The way we create the IntroducerClient FURLs causes us to pick a new one each time the node boots, so once a node has shut down, the FURL that was used for that incarnation will never be used again, so it's inappropriate for anyone else to remember it. The log messages show up because the new incarnation of the node does use the same SSL certificate, and therefore gets the same TubID, and probably has the same IP address, so every other node in the system is trying to talk to the ghosts of our previous lives, and we log a getReferenceByName failure for each attempt.
Our current peer-connection/mesh-maintenance algorithm (v1 = fully-connected mesh) obligates us to treat nodes which are connected to the Introducer as active, and nodes which are not as inactive. So for both these reasons, once the node goes away, we need to stop trying to talk to it.
Part of this problem could be addressed by persisting the randomly-generated FURL so that each node's IntroducerClient would have the same name each time. (I'm not convinced this is the right approach for this issue; independent of that I think this sort of persistence is an important pattern that I want Foolscap to provide convenient access to). If we had that, then the client would get the same FURL each time, and the other nodes could only keep trying to connect to a single object per Tub instead of lots of them. This would still treat nodes that are no longer in contact with the Introducer as being active, however, which doesn't match what our v1 specs call for, and will cause 1 connection attempt per hour per active peer for each of the IP addresses that have been used by nodes in the past.
I've rolled back the lost_peers change pending further discussion.
Chatting with Brian on the phone.
A better way to describe this problem is "#4: wasted effort (on both initiator and recipient) trying to use a connection which you know can never succeed".
The annoying logging is also very important -- we want to improve logging. We want to add ways to control what gets logged and the way it gets logged, and it also important to reduce false-positives in the log so as to facilitate effective use of the logs.
The centralized introducer is an implementation expedience -- the long term goal is to reduce and eliminate such points of centralization.
Restating my original list of possible problems that we might want to solve:
We'll get back to this when Brian has more design bandwidth. For the moment we're leaving ugly log messages and wasted effort in place.
Zooko and I chatted a bit, and we've settled on a short-term (0.2.1) fix: just persist the IntroducerClient's swissnumbers. That will get rid of the noise from clients who restart (and would thus change their furls). It will leave the noise from clients who shut down and never restart, but I think that's less of an issue.
One datapoint:
Zooko is concerned about inadvertently adding (one might say "introducing") centralization to our architecture. Giving the Introducer the ability to forcibly disconnect peers turns it from an Introducer into a Dictator-Of-Who-Gets-To-Be-In-The-Mesh, and if we actually want that, it should be explicit and distinct.
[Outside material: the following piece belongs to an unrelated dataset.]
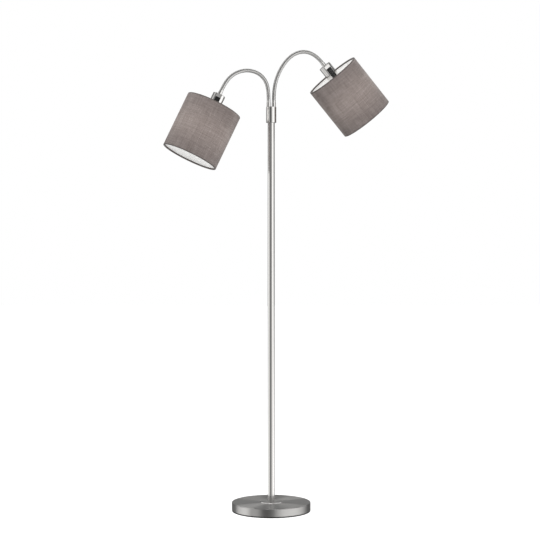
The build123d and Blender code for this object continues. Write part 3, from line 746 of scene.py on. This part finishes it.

There are several reasons for wanting to create "private" meshes, but these will be implemented with membership credentials rather than by trying to control introduction.
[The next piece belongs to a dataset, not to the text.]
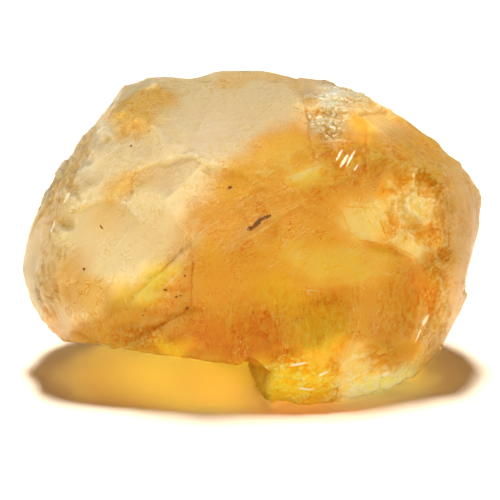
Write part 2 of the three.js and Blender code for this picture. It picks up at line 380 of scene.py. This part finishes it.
# Small chips knocked out of the sharp rims. Each is a shallow bowl, tilted at random.
CHIPS = 500
CHIP_TILT = 0.2
FIRST_RADIUS = 0.6
MORE_RADIUS = 1.8
FIRST_DEPTH = 0.03
MORE_DEPTH = 0.16
LEAST_TURN = 0.03  # rims that turn less than this keep their edge
MOST_TURN = 0.06  # and beyond this much more, no rim is chipped more often
whole = places.copy()
whole_out = outward(places)
worn = np.clip(turning - LEAST_TURN, 0, MOST_TURN)
for point in chance.choice(len(places), CHIPS, replace=False, p=worn / worn.sum()):
    size = chance.uniform(0.3, 1.0) ** 2
    radius = FIRST_RADIUS + MORE_RADIUS * size
    depth = FIRST_DEPTH + MORE_DEPTH * size
    toward = whole_out[point] + chance.normal(size=3) * CHIP_TILT
    toward /= np.linalg.norm(toward)
    hollow = (depth + CHIP_TILT * radius) / radius**2
    found = [number for _, number, _ in nearby.find_range(whole[point], radius * 1.1)]
    off = places[found] - whole[point] + toward * depth
    height = off @ toward
    over = height - hollow * ((off**2).sum(axis=1) - height**2)
    places[found] -= toward * np.clip(over, 0, None)[:, None]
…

The next connection-management milestone will be updated to specify that the Introducer exists to improve peer-discovery, but the mesh should not be dependent upon it. In particular, if the Introducer goes away, all existing connections should continue to work, and nodes should maintain their own independent decisions about which peers are useful to connect to and which are not. Eventually we want the mesh to grow via peer-learned gossip and reduce our dependence upon the Introducer until it goes away completely or only exists to bootstrap the network.
The "short term fix" has been in place successfully for 5 years now, and is working fine. Nodes use stable FURLs, so the only deadwood/noise is from nodes that have left for good. Until clients remember servers independently of the Introducer, occasional reboots will clear out dead announcements (specifically: after the node leaves, after the next Introducer reboot, then after the following client reboot, the client will no longer attempt to contact the missing node).
When clients are modified to remember servers on their own (as part of the #68 distributed-introduction work), they should include some timeouts, so nodes that haven't been heard from in any form (gossip/introduction or actual connection) can be forgotten.